The Congressional District Method is a way that states can appropriate their electoral votes in a United States Presidential Election.
In the Electoral College, the states decide who gets to be president, based on the amount of representatives and senators they have. Since the early 19th century, it has been customary for states to decide this by the majority or plurality winner of that state's popular vote, (or at least the enfranchised portion). However, the federal government is (theoretically) agnostic about how the states make the decision. There is nothing to prevent a state from deciding, for example, that the Governor gets to give the electoral votes to whoever he prefers.
The only exception to the winner-take-all popular vote method of the states is the "Congressional District Method". This is only currently practiced in two states: Nebraska and Maine. In this method, the states' congressional districts are separated, and the presidential candidate who wins the popular vote in that district gets its electoral vote. The overall winner of the state gets two electoral votes.
Nebraska and Maine are both small states, and their electorates are fairly uniform across congressional districts. Maine has been using this method since 1972 and Nebraska since 1992, and only once, in 2008, has a state split its electoral votes, when a single district in Nebraska voted for Barack Obama.
Thus, the chance of either state splitting its electoral vote is fairly small, and the chance that it would make a difference in a presidential election is even smaller.
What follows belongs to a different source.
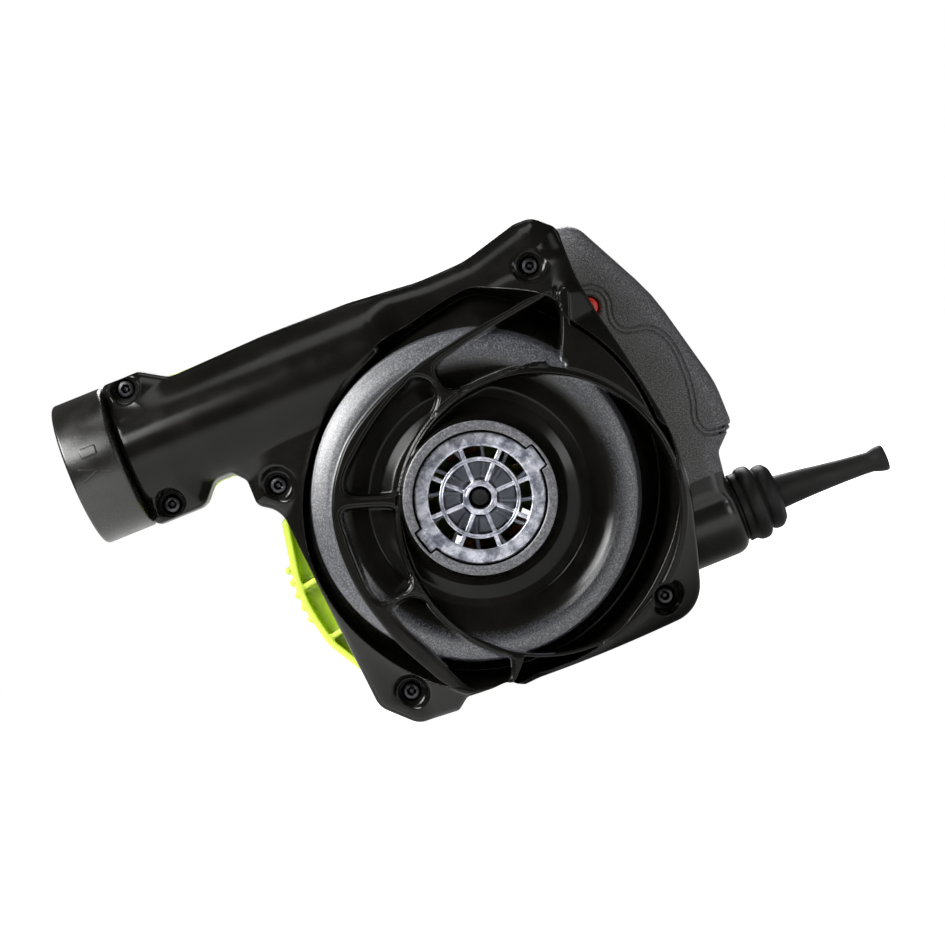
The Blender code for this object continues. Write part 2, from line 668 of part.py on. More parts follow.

There is occasional talk of other states going to the congressional district method, and while it would have some advantages for some states, the chances are that it would be so politically disadvantageous for some groups and factions that it is not likely to happen. Also, the inertia of custom makes it unlikely that many (or any) other states are going to out of their way to change their methods. So for now, the congressional district method is more a curiosity of the American Electoral College system.